Here's a simple implementation of a Counter component. Try to mentally trace through the flow of useState operations during the rendering of Counter and the resulting Hooks data structure after rendering:

import useState from './simpleUseState.js';

function Counter() {
  const [isShowText] = useState(false); // Hook1
  const [text] = useState('Count'); // Hook2
  const [count] = useState(0); // Hook3
  return (
    <div>
      <div>
        {isShowText && `${text}: `}{count}
      </div>
      ......
    </div>
  )
}

The flow of useState operations during rendering:

Hook1 useState (isShowText) executes
- Creates hook1 node, memoizedState is false, next is null
- workInProgressHook is set to hook1
Hook2 useState (text) executes
- Creates hook2 node, memoizedState is 'Count', next is null
- workInProgressHook(hook1)'s next points to hook2, then workInProgressHook is set to hook2
Hook3 useState (count) executes
- Creates hook3 node, memoizedState is 0, next is null
- workInProgressHook(hook2)'s next points to hook3, then workInProgressHook is set to hook3

The Linked List data structure after rendering conceptually looks like this:

Simple useState mounted (Hooks Linked List data structure concept after Mount)
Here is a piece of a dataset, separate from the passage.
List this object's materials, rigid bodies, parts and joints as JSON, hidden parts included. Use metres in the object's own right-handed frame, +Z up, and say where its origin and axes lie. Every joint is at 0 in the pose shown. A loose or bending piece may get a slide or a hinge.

If you haven't yet understood the concepts and code above, I recommend going back and reviewing them until you do, as we're about to move from the "Mount" phase to the "Update" phase, which will be more complex.

Adding the Update Mechanism to useState

Before modifying the useState code, let's recall the basic logic of React's state update mechanism:

After Hook1's useState executes, it returns a setState API, allowing Hook1 to update its state
When Hook1's setState executes, it updates Hook1's state, but doesn't affect Hook2 or Hook3's state; in other words, Hook2 and Hook3's state need to maintain their previous results.
After the state updates, the component re-renders.
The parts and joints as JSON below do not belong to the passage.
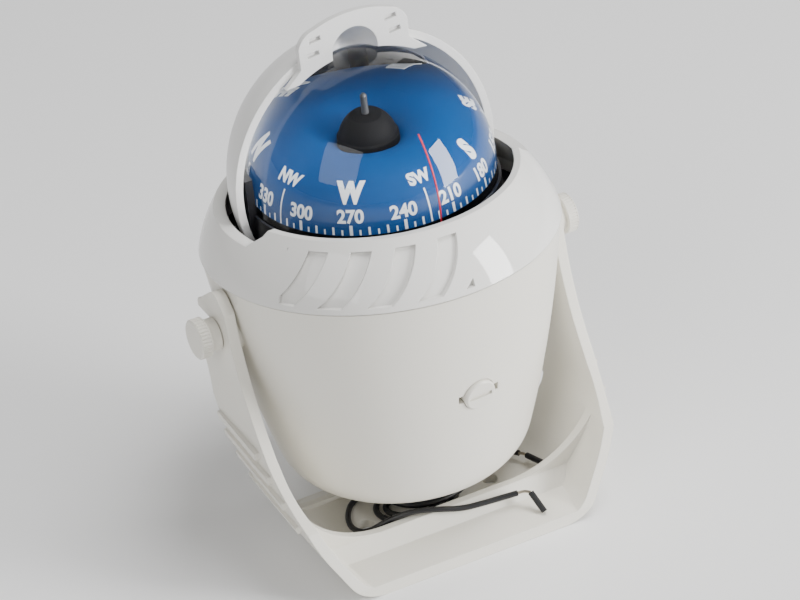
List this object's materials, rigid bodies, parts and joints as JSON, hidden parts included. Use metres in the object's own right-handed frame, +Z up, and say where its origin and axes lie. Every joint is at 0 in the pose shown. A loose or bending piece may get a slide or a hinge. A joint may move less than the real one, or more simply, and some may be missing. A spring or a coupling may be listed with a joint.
{
  "type": "ship compass",
  "caption": "Bracket-mounted marine compass: a liquid-capsule dial under a clear dome in a tilting bowl with a swinging sun hood and a night-light holder.",
  "frame": {"origin": "centre of the bracket's flat underside", "axes": "+X along the tilt axis, -Y towards the reader, +Z up"},
  "size_m": [0.128, 0.1085, 0.1622],
  "materials": {
    "bracket_plastic": "satin moulded, a little warm in the light",
    "bowl_plastic": "satin moulded",
    "collar_plastic": "glossy moulded",
    "hood_plastic": "satin moulded",
    "knob_plastic": "satin moulded, finely fluted",
    "holder_plastic": "satin moulded",
    "dome_clear": "clear polished acrylic",
    "bezel_black": "black semi-gloss",
    "capsule_black": "black satin",
    "seal_rubber": "matte black",
    "steel": "stainless, machined",
    "brass": "machined",
    "lubber_red": "red enamel",
    "card_blue": "blue with white marks",
    "hub_black": "black",
    "jewel": "polished",
    "magnet": "dark",
    "lamp_red": "clear red",
    "lead_black": "flexible insulation, satin",
    "tinned_copper": "fine strands"
  },
  "bodies": {
    "bracket": {"bracket": "bracket_plastic", "lead_left_drop": "lead_black", "lead_left_coil": "lead_black", "lead_left_run": "lead_black", "lead_left_strands": "tinned_copper", "lead_left_sleeve": "lead_black", "lead_right_drop": "lead_black", "lead_right_coil": "lead_black", "lead_right_run": "lead_black", "lead_right_strands": "tinned_copper", "lead_right_sleeve": "lead_black"},
    "bowl": {"bowl_shell": "bowl_plastic", "collar": "collar_plastic", "carrier_ring": "capsule_black", "capsule_basin": "capsule_black", "dome_gasket": "seal_rubber", "dome": "dome_clear", "bezel_ring": "bezel_black", "capsule_screws": "steel", "diaphragm": "seal_rubber", "clamp_ring": "steel", "clamp_screws": "steel", "fill_plug": "brass", "post_bridge": "capsule_black", "pivot_post": "brass", "pivot_needle": "steel", "lubber_line": "lubber_red", "pivot_insert_left": "brass", "pivot_insert_right": "brass", "pivot_washer_left": "seal_rubber", "pivot_washer_right": "seal_rubber", "lamp_socket": "capsule_black", "lamp_contacts": "brass", "lead_grommet": "seal_rubber", "lead_stubs": "lead_black"},
    "card": {"card": "card_blue", "hub_float": "hub_black", "hub_pin": "steel", "jewel_cup": "jewel", "magnet_carrier": "brass", "card_magnets": "magnet"},
    "hood": {"hood": "hood_plastic"},
    "knob_left": {"knob_left": "knob_plastic", "knob_stud_left": "steel"},
    "knob_right": {"knob_right": "knob_plastic", "knob_stud_right": "steel"},
    "lamp_holder": {"lamp_holder": "holder_plastic", "lamp": "lamp_red", "holder_seal": "seal_rubber"}
  },
  "joints": [
    {"name": "bowl_tilt", "type": "hinge", "parent": "bracket", "child": "bowl", "pos_m": [0, 0.0214, 0.0765], "axis": [1, 0, 0], "range_deg": [-50, 50]},
    {"name": "card_turn", "type": "hinge", "parent": "bowl", "child": "card", "pos_m": [0, 0.02537, 0.11796], "axis": [0, 0.0953, 0.9954], "continuous": true},
    {"name": "hood_swing", "type": "hinge", "parent": "bowl", "child": "hood", "pos_m": [0, 0.02478, 0.11184], "axis": [1, 0, 0], "range_deg": [0, 75]},
    {"name": "knob_left_turn", "type": "hinge", "parent": "bowl", "child": "knob_left", "pos_m": [-0.058, 0.0214, 0.0765], "axis": [1, 0, 0], "range_deg": [-180, 180]},
    {"name": "knob_right_turn", "type": "hinge", "parent": "bowl", "child": "knob_right", "pos_m": [0.058, 0.0214, 0.0765], "axis": [1, 0, 0], "range_deg": [-180, 180]},
    {"name": "lamp_holder_turn", "type": "hinge", "parent": "bowl", "child": "lamp_holder", "pos_m": [0.00389, -0.02768, 0.0598], "axis": [0.0791, -0.983, -0.1659], "range_deg": [0, 90]}
  ]
}
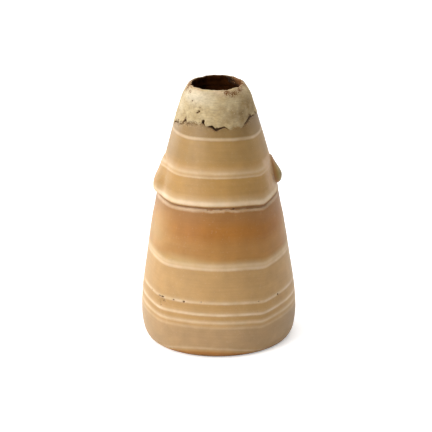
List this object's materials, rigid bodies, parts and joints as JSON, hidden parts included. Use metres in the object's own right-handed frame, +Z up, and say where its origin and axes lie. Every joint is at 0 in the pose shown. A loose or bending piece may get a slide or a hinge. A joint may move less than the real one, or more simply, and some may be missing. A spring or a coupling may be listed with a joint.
{
  "type": "kohl pot",
  "caption": "Tall tapering kohl pot of banded calcite with small drop-shaped lugs and a plaster collar round its narrow mouth.",
  "frame": {"origin": "middle of the flat underside, on the surface that the pot stands on", "axes": "+Z up through the mouth; the pot's seen front faces -Y, and its lugs are to +X and, a little forward, to -X"},
  "size_m": [0.05, 0.05, 0.085],
  "materials": {
    "banded_calcite": "satin, worn polish, translucent honey and white layers",
    "old_plaster": "matt, cracked and stained"
  },
  "bodies": {
    "root": {"stone_pot": "banded_calcite", "plaster_collar": "old_plaster"}
  },
  "joints": []
}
From this logic, we can identify something important: we need to record the previous Hooks results. This allows us to ensure that when updating Hook1's state, Hook2 and Hook3's states remain their previous state values.

Therefore, we need to add the following data and logic:

Add storedHook: to save the Hooks results from the previous render.
Add firstWorkInProgressHook: to save the first node of workInProgressHook, making it easier to assign the initial node to storedHook. The implementation logic below will make this clearer.
Add logic to handle the "Update" flow, which needs to be distinguished from "Mount"
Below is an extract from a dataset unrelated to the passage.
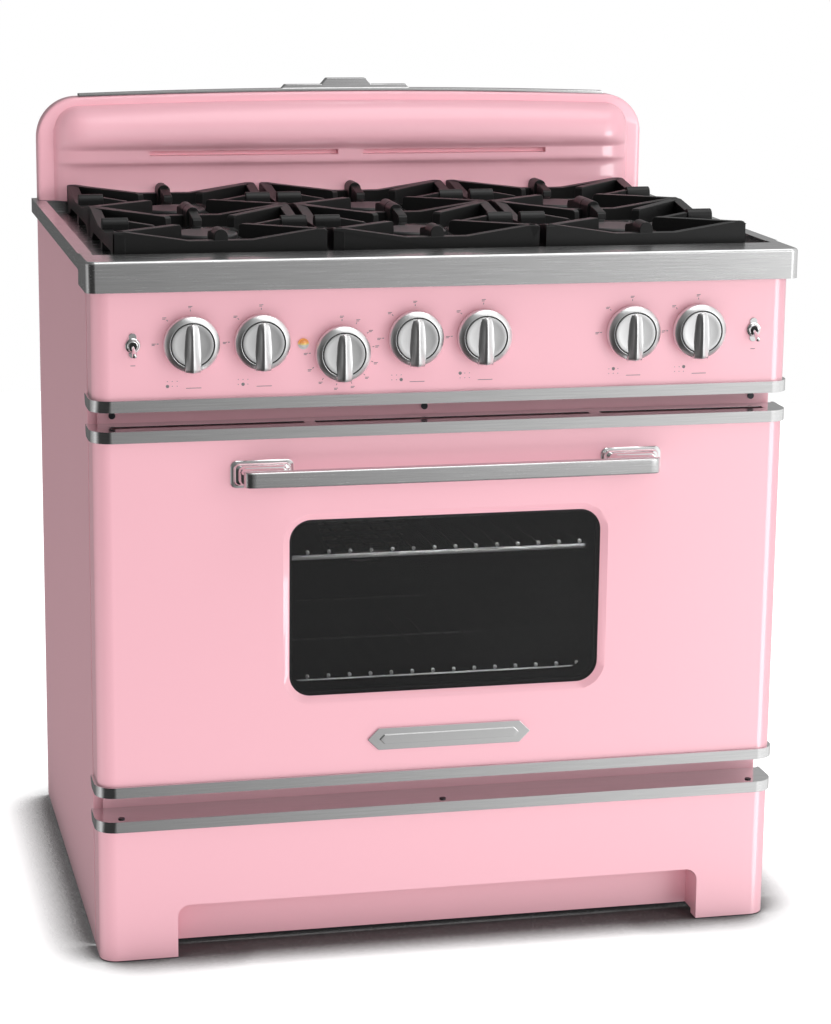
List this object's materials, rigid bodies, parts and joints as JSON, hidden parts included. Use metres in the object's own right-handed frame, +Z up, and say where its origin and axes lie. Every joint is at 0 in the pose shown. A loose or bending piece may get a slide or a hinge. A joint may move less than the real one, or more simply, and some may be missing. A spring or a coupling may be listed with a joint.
{
  "type": "freestanding gas range",
  "caption": "Retro-style freestanding gas range with grated burners, round-cornered painted body, bright trims, windowed drop-down oven door, control knobs and an arched backguard.",
  "frame": {"origin": "on the floor, under the middle of the overall box", "axes": "+Z up, the front with the door and the knobs faces -Y, +X is the viewer's right when facing the front"},
  "size_m": [0.914, 0.734, 1.0755],
  "materials": {
    "paint": "smooth gloss pink powder coat",
    "bright_trim": "satin bright trim",
    "stainless": "fine brushed stainless steel",
    "chrome_plate": "polished plating",
    "chrome_wire": "plated wire",
    "knob_metal": "satin plated knob",
    "galvanised": "galvanised sheet",
    "foot_steel": "plain zinc-plated steel",
    "enamel_dark": "speckled dark porcelain enamel",
    "burner_steel": "heat-tinted steel",
    "burner_alloy": "cast aluminium",
    "cap_enamel": "matte black enamel",
    "grate_iron": "matte black enamelled cast iron",
    "valve_brass": "machined brass",
    "oven_glass": "tinted heat-resistant glass",
    "lamp_glass": "frosted glass dome on a ceramic holder",
    "amber_lens": "translucent amber lens",
    "black_plastic": "moulded plastic",
    "insulation": "mineral wool slabs"
  },
  "bodies": {
    "cabinet": {"back_panel": "galvanised", "backguard": "paint", "backguard_trim": "bright_trim", "bake_burner": "burner_steel", "base_pan": "galvanised", "broil_burner": "burner_steel", "burner_caps": "cap_enamel", "burner_heads": "burner_alloy", "control_panel": "paint", "cooktop": "stainless", "fan_cover": "enamel_dark", "fan_motor": "foot_steel", "fixing_screws": "chrome_plate", "front_frame": "paint", "front_rail": "stainless", "gas_inlet": "valve_brass", "gas_manifold": "valve_brass", "hinge_arms": "foot_steel", "indicator_lamp": "amber_lens", "kick_panel": "paint", "kick_trim": "bright_trim", "levelling_feet": "foot_steel", "oven_insulation": "insulation", "oven_lamp": "lamp_glass", "oven_liner": "enamel_dark", "panel_trim": "bright_trim", "power_inlet": "black_plastic", "side_panel_left": "paint", "side_panel_right": "paint", "switch_bodies": "chrome_plate"},
    "door": {"door_shell": "paint", "door_panes": "oven_glass", "door_liner": "enamel_dark", "door_top_trim": "bright_trim", "door_bottom_trim": "bright_trim", "door_ornament": "chrome_plate", "handle_mounts": "chrome_plate", "handle_bar": "stainless", "door_hinge_brackets": "galvanised"},
    "lower_rack_body": {"lower_rack": "chrome_wire"},
    "upper_rack_body": {"upper_rack": "chrome_wire"},
    "fan_wheel_body": {"fan_wheel": "burner_steel"},
    "grate_left_body": {"grate_left": "grate_iron"},
    "grate_center_body": {"grate_center": "grate_iron"},
    "grate_right_body": {"grate_right": "grate_iron"},
    "oven_knob_body": {"oven_knob": "knob_metal"},
    "light_lever_body": {"light_lever": "chrome_plate"},
    "fan_lever_body": {"fan_lever": "chrome_plate"},
    "knob_left_front_body": {"knob_left_front": "knob_metal"},
    "stem_left_front_body": {"stem_left_front": "valve_brass"},
    "knob_left_rear_body": {"knob_left_rear": "knob_metal"},
    "stem_left_rear_body": {"stem_left_rear": "valve_brass"},
    "knob_center_front_body": {"knob_center_front": "knob_metal"},
    "stem_center_front_body": {"stem_center_front": "valve_brass"},
    "knob_center_rear_body": {"knob_center_rear": "knob_metal"},
    "stem_center_rear_body": {"stem_center_rear": "valve_brass"},
    "knob_right_front_body": {"knob_right_front": "knob_metal"},
    "stem_right_front_body": {"stem_right_front": "valve_brass"},
    "knob_right_rear_body": {"knob_right_rear": "knob_metal"},
    "stem_right_rear_body": {"stem_right_rear": "valve_brass"}
  },
  "joints": [
    {"name": "door_hinge", "type": "hinge", "parent": "cabinet", "child": "door", "pos_m": [0, -0.288, 0.232], "axis": [1, 0, 0], "range_deg": [0, 90], "stiffness_Nm_per_rad": 12, "springref_deg": -22.92},
    {"name": "upper_rack_slide", "type": "slide", "parent": "cabinet", "child": "upper_rack_body", "axis": [0, -1, 0], "range_m": [0, 0.32]},
    {"name": "lower_rack_slide", "type": "slide", "parent": "cabinet", "child": "lower_rack_body", "axis": [0, -1, 0], "range_m": [0, 0.16]},
    {"name": "fan_spin", "type": "hinge", "parent": "cabinet", "child": "fan_wheel_body", "pos_m": [0, 0.198, 0.45], "axis": [0, 1, 0], "continuous": true},
    {"name": "oven_knob_turn", "type": "hinge", "parent": "cabinet", "child": "oven_knob_body", "pos_m": [-0.1392, -0.322, 0.7847], "axis": [0, 1, 0], "range_deg": [0, 285]},
    {"name": "light_lever_flip", "type": "hinge", "parent": "cabinet", "child": "light_lever_body", "pos_m": [-0.4, -0.325, 0.8], "axis": [-1, 0, 0], "range_deg": [0, 50]},
    {"name": "fan_lever_flip", "type": "hinge", "parent": "cabinet", "child": "fan_lever_body", "pos_m": [0.4, -0.325, 0.8], "axis": [-1, 0, 0], "range_deg": [0, 50]},
    {"name": "grate_left_lift", "type": "slide", "parent": "cabinet", "child": "grate_left_body", "axis": [0, 0, 1], "range_m": [0, 0.025]},
    {"name": "grate_center_lift", "type": "slide", "parent": "cabinet", "child": "grate_center_body", "axis": [0, 0, 1], "range_m": [0, 0.025]},
    {"name": "grate_right_lift", "type": "slide", "parent": "cabinet", "child": "grate_right_body", "axis": [0, 0, 1], "range_m": [0, 0.025]},
    {"name": "stem_left_front_push", "type": "slide", "parent": "cabinet", "child": "stem_left_front_body", "axis": [0, 1, 0], "range_m": [0, 0.003], "stiffness_N_per_m": 800},
    {"name": "knob_left_front_turn", "type": "hinge", "parent": "stem_left_front_body", "child": "knob_left_front_body", "pos_m": [-0.3286, -0.322, 0.8012], "axis": [0, -1, 0], "range_deg": [0, 210]},
    {"name": "stem_left_rear_push", "type": "slide", "parent": "cabinet", "child": "stem_left_rear_body", "axis": [0, 1, 0], "range_m": [0, 0.003], "stiffness_N_per_m": 800},
    {"name": "knob_left_rear_turn", "type": "hinge", "parent": "stem_left_rear_body", "child": "knob_left_rear_body", "pos_m": [-0.2406, -0.322, 0.8012], "axis": [0, -1, 0], "range_deg": [0, 210]},
    {"name": "stem_center_front_push", "type": "slide", "parent": "cabinet", "child": "stem_center_front_body", "axis": [0, 1, 0], "range_m": [0, 0.003], "stiffness_N_per_m": 800},
    {"name": "knob_center_front_turn", "type": "hinge", "parent": "stem_center_front_body", "child": "knob_center_front_body", "pos_m": [-0.0462, -0.322, 0.8012], "axis": [0, -1, 0], "range_deg": [0, 210]},
    {"name": "stem_center_rear_push", "type": "slide", "parent": "cabinet", "child": "stem_center_rear_body", "axis": [0, 1, 0], "range_m": [0, 0.003], "stiffness_N_per_m": 800},
    {"name": "knob_center_rear_turn", "type": "hinge", "parent": "stem_center_rear_body", "child": "knob_center_rear_body", "pos_m": [0.0418, -0.322, 0.8012], "axis": [0, -1, 0], "range_deg": [0, 210]},
    {"name": "stem_right_front_push", "type": "slide", "parent": "cabinet", "child": "stem_right_front_body", "axis": [0, 1, 0], "range_m": [0, 0.003], "stiffness_N_per_m": 800},
    {"name": "knob_right_front_turn", "type": "hinge", "parent": "stem_right_front_body", "child": "knob_right_front_body", "pos_m": [0.2368, -0.322, 0.8012], "axis": [0, -1, 0], "range_deg": [0, 210]},
    {"name": "stem_right_rear_push", "type": "slide", "parent": "cabinet", "child": "stem_right_rear_body", "axis": [0, 1, 0], "range_m": [0, 0.003], "stiffness_N_per_m": 800},
    {"name": "knob_right_rear_turn", "type": "hinge", "parent": "stem_right_rear_body", "child": "knob_right_rear_body", "pos_m": [0.3247, -0.322, 0.8012], "axis": [0, -1, 0], "range_deg": [0, 210]}
  ],
  "couplings": [
    {"joint": "upper_rack_slide", "follows": "door_hinge", "m_per_rad": 0.2},
    {"joint": "lower_rack_slide", "follows": "door_hinge", "m_per_rad": 0.1}
  ]
}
/** Implementing simple useState with Linked List structure (with Mount and Update) **/

let workInProgressHook = null; // Current working hook linked list data
let firstWorkInProgressHook  = null; // Save the first node of workInProgressHook
let storedHook = null; // Save the hook linked list data from the previous render
 
function useState(initialState) {
  let hook;

  // Check if it's the Mount or Update phase
  const isMounted = storedHook === null 

  // Mount flow: assign brand new data to hook
  if(isMounted) { 
    hook = {
      memoizedState: initialState,
      next: null
    };
  } else {
  // Update flow: reuse state from the previous render's hook
    hook = {
      memoizedState: storedHook.memoizedState,
      next: null
    };
    // After processing this node, move to the next node
    storedHook = storedHook.next;
  }

  if (workInProgressHook === null) { 
    workInProgressHook = hook; 
    // Set firstWorkInProgressHook
    firstWorkInProgressHook = hook;
  } else { 
    workInProgressHook.next = hook;
    workInProgressHook = hook;
  }

  // setState implementation
  const setState = (newState) => {
    // Update hook's memoizedState
    hook.memoizedState = typeof newState === 'function' 
    ? newState(hook.memoizedState) 
    : newState;

    // Store this round's hook linked list for the next render
    storedHook = firstWorkInProgressHook;

    // Reset the current working hook linked list before re-rendering
    workInProgressHook = null;
    firstWorkInProgressHook = null;

    // Assuming this would trigger a re-render, causing the component to execute again for the next render
    console.log('State updated, would trigger re-render component.');
  };

  return [hook.memoizedState, setState]; 
}

export default useState;

Now our useState provides setState functionality to update Hook data. It can be used like this:

import useState from './simpleUseState.js';

function Counter() {
  const [isShowText, setIsShowText] = useState(false); // Hook1
  const [text, setText] = useState('Count'); // Hook2
  const [count, setCount] = useState(0); // Hook3
  return (
    <div>
      <div>
        {isShowText && `${text}: `}{count}
      </div>
      {/* Update data using setIsShowText */}
      <button onClick={() => setIsShowText(prev => !prev)}> 
        {isShowText ? 'Hide Label' : 'Show Label'}
      </button>
      ......
    </div>
  )
}

Now let's think about how the program works, analyzing step by step what happens during the transition from Mount to Update phase and the conceptual structure of the Hooks data.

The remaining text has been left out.